Ragnar FRISCH, le négligé

Un grand économiste et économètre souvent négligé

Norvégien, Ragnar Anton Kittel FRISCH naît dans une famille d‘orfèvres célèbres. Poussé par son père à poursuivre une tradition familiale qui remonte au début du XVIIème siècle, il commence d’ailleurs lui-même comme apprenti orfèvre, avant d’être poussé par sa mère à étudier l’économie à l’Université d’Oslo, où il obtient sa licence à 24 ans. Ayant tôt fait de comprendre que les voyages et la diversité des cultures est une précieuse source d’enrichissements, il se rend en France entre 1921 et 1923 pour y perfectionner ses mathématiques. Il dira d’ailleurs souvent que la France est son deuxième pays. Puis, en 1923, il se rend en Angleterre, séjourne ensuite en RFA (1927-28), aux USA et enfin en Italie, avant de rentrer en Norvège pour y obtenir une chaire de professeur (1931) et de prendre ensuite la direction de l’Institut d’Economie, qu’il gardera jusqu’à sa retraite en 1965. Méconnu de nos jours malgré le prix Nobel qu’il partage en 1969 avec le Néerlandais Tinbergen.
Frisch n’a en effet guère œuvré personnellement à faire sortir ses travaux de l’Université d’Oslo, travaux fort mathématisés par ailleurs, ce qui a pu en rebuter plus d’un. Il jouit néanmoins d’une indiscutable stature internationale du fait de :

  • sa notoriété comme spécialiste de la statistique mathématique (publiant en français dans
    Compte-rendus de l’Académie des Sciences, 1924-26) ;
  • son article qui fera date sur les cycles économiques (1933) ;
  • l’ampleur de son œuvre de plus de 6 500 pages ;
  • sa contribution décisive à l’institutionnalisation de l’économétrie comme nouvelle branche de
    l’économie.

Il fondera d’ailleurs en 1931 la désormais célèbre Société d’Econométrie, à laquelle il associe deux ans
plus tard la non moins fameuse revue internationale qu’il dirigera jusqu’en 1966 : Econometrica.

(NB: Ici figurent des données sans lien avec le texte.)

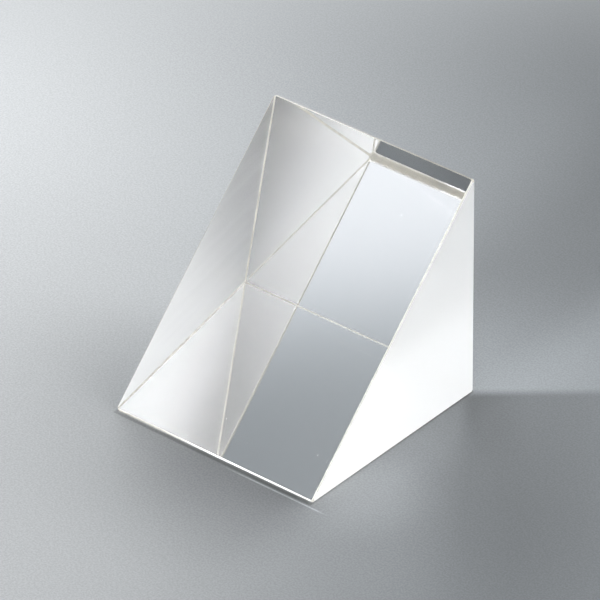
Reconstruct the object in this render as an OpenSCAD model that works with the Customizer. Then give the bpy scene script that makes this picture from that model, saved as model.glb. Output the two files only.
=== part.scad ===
// Right angle prism: one block of optical glass with a 45-45-90 section.
//
// The two legs of the triangle and the slope between them are polished. The two
// triangular ends are ground. Every edge carries a narrow ground bevel, and the
// six corners, where three bevels meet, carry a small facet each.
//
// The prism stands on one leg. X runs along its length, +Y points out of the
// upright leg, and +Z is up. The origin is in the middle of the base, at the
// height of the surface that the prism stands on.

/* [Prism] */

// Height of the upright leg and depth of the base, measured to the sharp corners
leg = 25; // [8:0.5:80]
// Distance between the two ground ends
length = 25; // [8:0.5:120]

/* [Bevels] */

// Face width of the bevel on the two 45 degree edges, the toe and the crest
sharp_edge_bevel = 0.38; // [0.1:0.02:1.2]
// Face width of the bevel on the square edge at the heel
square_edge_bevel = 0.16; // [0.06:0.02:1.2]
// Face width of the bevel around each ground end
end_bevel = 0.18; // [0.06:0.02:1.2]
// Face width of the facet on each of the six corners
corner_facet = 0.30; // [0.06:0.02:1.2]

/* [Hidden] */

// Directions in the section, counted from +Y towards +Z
base_faces = -90;
upright_faces = 0;
slope_faces = 135;

// The sharp corners of the section, before they are bevelled
toe = [-leg / 2, 0];
heel = [leg / 2, 0];
crest = [leg / 2, leg];

// How far a bevel of a given face width sets back the two faces beside it
sharp_setback = sharp_edge_bevel / (2 * sin(45 / 2));
square_setback = square_edge_bevel / (2 * sin(90 / 2));

// Larger than the blank in every direction, so a cutter always clears it
cutter = 2 * (leg + length);

// The point reached from a corner after a distance along a direction
function along(corner, direction, distance) =
    corner + distance * [cos(direction), sin(direction)];

// Two points each at the toe, the heel and the crest, where a bevel begins and ends
section = [
    along(toe, 45, sharp_setback),
    along(toe, 0, sharp_setback),
    along(heel, 180, square_setback),
    along(heel, 90, square_setback),
    along(crest, 270, sharp_setback),
    along(crest, 225, sharp_setback)
];

// A point on each side of the section, the way the side faces, and the face
// width of the bevel that breaks its edge at the ends
polished_sides = [
    [toe, base_faces, end_bevel],
    [heel, upright_faces, end_bevel],
    [crest, slope_faces, end_bevel]
];
bevelled_sides = [
    [section[0], (base_faces + slope_faces) / 2 + 180, corner_facet],
    [section[2], (base_faces + upright_faces) / 2, corner_facet],
    [section[4], (upright_faces + slope_faces) / 2, corner_facet]
];

// The cut and polished bar, with its three long edges already bevelled
module blank() {
    rotate([90, 0, 90])
        linear_extrude(height = length, center = true)
            polygon(section);
}

// What the grinding wheel takes off where one side of the section meets an end:
// everything beyond a 45 degree plane that leaves a face of the given width
module ground_away(end, side) {
    point = side[0];
    faces = side[1];
    width = side[2];
    lean = end > 0 ? 45 : 135;
    translate([end * length / 2, point[0], point[1]])
        rotate([faces, 0, 0])
            rotate([0, 0, lean])
                translate([-width / 2, -cutter / 2, -cutter / 2])
                    cube(cutter);
}

module prism() {
    color([0.80, 0.88, 0.90, 0.45])
        difference() {
            blank();
            for (end = [-1, 1])
                for (side = concat(polished_sides, bevelled_sides))
                    ground_away(end, side);
        }
}

prism();
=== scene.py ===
# %% [markdown]
# # A right angle prism on a grey table
#
# A right angle prism is one block of optical glass. Its section is a right
# triangle with two equal legs. The two legs and the slope are polished until
# they act as windows and mirrors, and the two triangular ends stay ground, so
# they look like frosted white glass. Every edge has a narrow ground bevel.
#
# Glass is the one material that can't be painted to look right. What it shows
# is the light around it, bent and mirrored. So this lesson models the block
# exactly, gives each face its own finish, and spends its care on the light.

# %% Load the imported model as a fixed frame
import bpy
from math import atan2, cos, pi, radians, sin, tan
from mathutils import Matrix, Vector


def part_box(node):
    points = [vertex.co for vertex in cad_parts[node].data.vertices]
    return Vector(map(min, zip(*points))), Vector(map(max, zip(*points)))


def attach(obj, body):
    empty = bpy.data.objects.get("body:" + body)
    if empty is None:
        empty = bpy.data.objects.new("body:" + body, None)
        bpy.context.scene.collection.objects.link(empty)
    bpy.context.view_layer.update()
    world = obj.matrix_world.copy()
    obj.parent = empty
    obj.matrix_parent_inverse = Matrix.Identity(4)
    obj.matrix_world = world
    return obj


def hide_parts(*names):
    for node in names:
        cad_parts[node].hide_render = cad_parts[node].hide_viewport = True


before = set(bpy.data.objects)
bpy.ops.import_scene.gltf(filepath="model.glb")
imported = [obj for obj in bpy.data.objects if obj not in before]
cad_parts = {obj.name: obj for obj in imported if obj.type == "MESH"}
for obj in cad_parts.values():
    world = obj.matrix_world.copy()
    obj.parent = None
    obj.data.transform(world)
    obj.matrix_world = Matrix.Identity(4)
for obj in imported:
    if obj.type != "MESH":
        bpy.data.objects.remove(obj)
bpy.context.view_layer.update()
low, high = (Vector(corner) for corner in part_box("prism"))
print("box in mm:", [round(1000 * side, 2) for side in high - low])

# %% [markdown]
# ## Sizes
#
# All lengths are in metres. The length of the block is read from the frame. The
# leg can't be read from it, because the sharp corners are ground away, so it is
# written here with the face widths of the bevels.

# %% Driving sizes
MM = 0.001
LENGTH = high.x - low.x
LEG = 25 * MM
SHARP_BEVEL = 0.38 * MM
SQUARE_BEVEL = 0.16 * MM
END_BEVEL = 0.18 * MM
CORNER_FACET = 0.30 * MM
print("leg and length in mm:", LEG / MM, round(LENGTH / MM, 3))

# %% [markdown]
# ## Picking and placing objects
#
# An operator acts on everything that is selected, so each step starts by
# clearing the selection and picking one object. A finished piece keeps its
# place in its mesh, so its object goes back to the origin.

# %% Selection helpers
def only(thing):
    """Selects one object and nothing else."""
    bpy.ops.object.select_all(action="DESELECT")
    thing.select_set(True)
    bpy.context.view_layer.objects.active = thing


def name_and_settle(name):
    """Names the object just added, and puts its place and size into its mesh."""
    thing = bpy.context.object
    thing.name = thing.data.name = name
    only(thing)
    bpy.ops.object.transform_apply(location=True, rotation=True, scale=True)
    print("added:", name, "with", len(thing.data.polygons), "faces")
    return thing


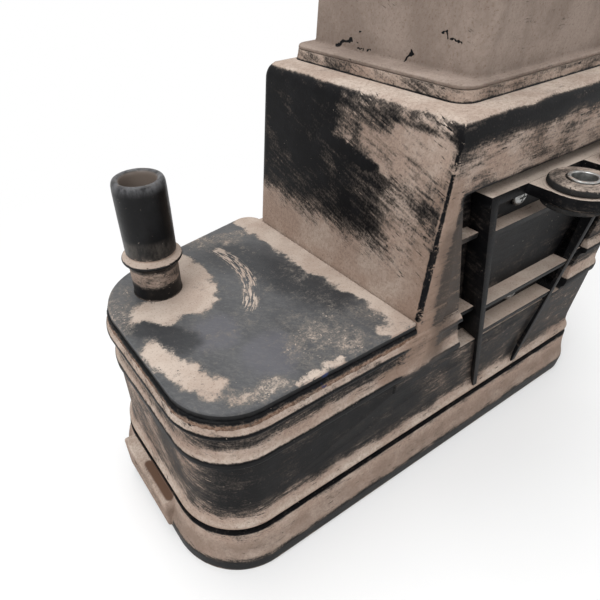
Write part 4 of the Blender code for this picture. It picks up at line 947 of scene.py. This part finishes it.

Un pionnier de la modélisation quantitative, par ailleurs très éclectique

La communauté internationale a sélectionné plusieurs contributions majeures dans l’œuvre de FRISCH :

1ère contribution : en microéconomie
FRISCH a contribué à perfectionner la théorie du consommateur en étudiant les fonctions de demande de façon très poussée, ainsi que les élasticités13 de la demande par rapport aux prix. En matière de théorie du producteur, il a fait progresser l’estimation des fonctions de production et l’étude des mécanismes de substitution entre capital et travail.

2ème contribution : en macroéconomie
FRISCH est avec STONE le pionnier des comptes nationaux, c’est-à-dire de la représentation schématique et quantifiée de l’activité économique d’un pays, ce qui explique que la Norvège ait été l’un les premiers pays à adopter une telle approche, qui s’est depuis largement généralisée. Il a également étudié les politiques économiques et le cycle des affaires notamment. La question des points de retournement (donc des « crises » stricto sensu) l’a beaucoup occupé, de même que la recherche de tendances (trend) et d’emboîtement autour d’elles d’une composante cyclique (dite « réelle ») et d’une composante résiduelle (dite « erratique » ou « aléatoire »).
Il en déduit la théorie de l’impulsion et de la propagation des fluctuations suivante : on trouve, d’abord, à l’origine de la fluctuation des choix erratiques exogènes ainsi que les grappes discontinues d’innovations schumpétériennes ; puis, contribuent à propager les ondes de choc du cycle l’accélérateur d’investissement, les décalages dans la production des biens et l’imparfaite élasticité de la demande de monnaie et de l’offre ; enfin, il remarque que c’est la production de biens d’investissement (ou intermédiaires) qui est le plus soumise aux fluctuations.

3ème contribution : en économétrie
FRISCH a théorisé l’économétrie (créée en 1919 par Pawel Ciompia) qui consiste à tester (notion de « test statistique ») les modèles économiques et a fait progresser l’analyse de la corrélation multiple, en aidant à distinguer la multicolinéarité (c’est-à-dire l’interdépendance des variables agissantes) de la causalité véritable.

4ème contribution : en mathématiques appliquées
Enfin, FRISCH fait partie des fondateurs de la programmation linéaire, donnant notamment naissance à une méthode de résolution d’un programme linéaire dite du « multiplexe » et du « potentiel logarithmique », qui permettent toutes deux d’élucider des cas, fort nombreux en économie, où de nombreuses contraintes rendent le problème complexe.

FRISCH apparaît donc bien comme un auteur prolixe et un véritable pionnier, relativement éclectique, dans de nombreux champs à la fois théoriques et appliqués de l’économie.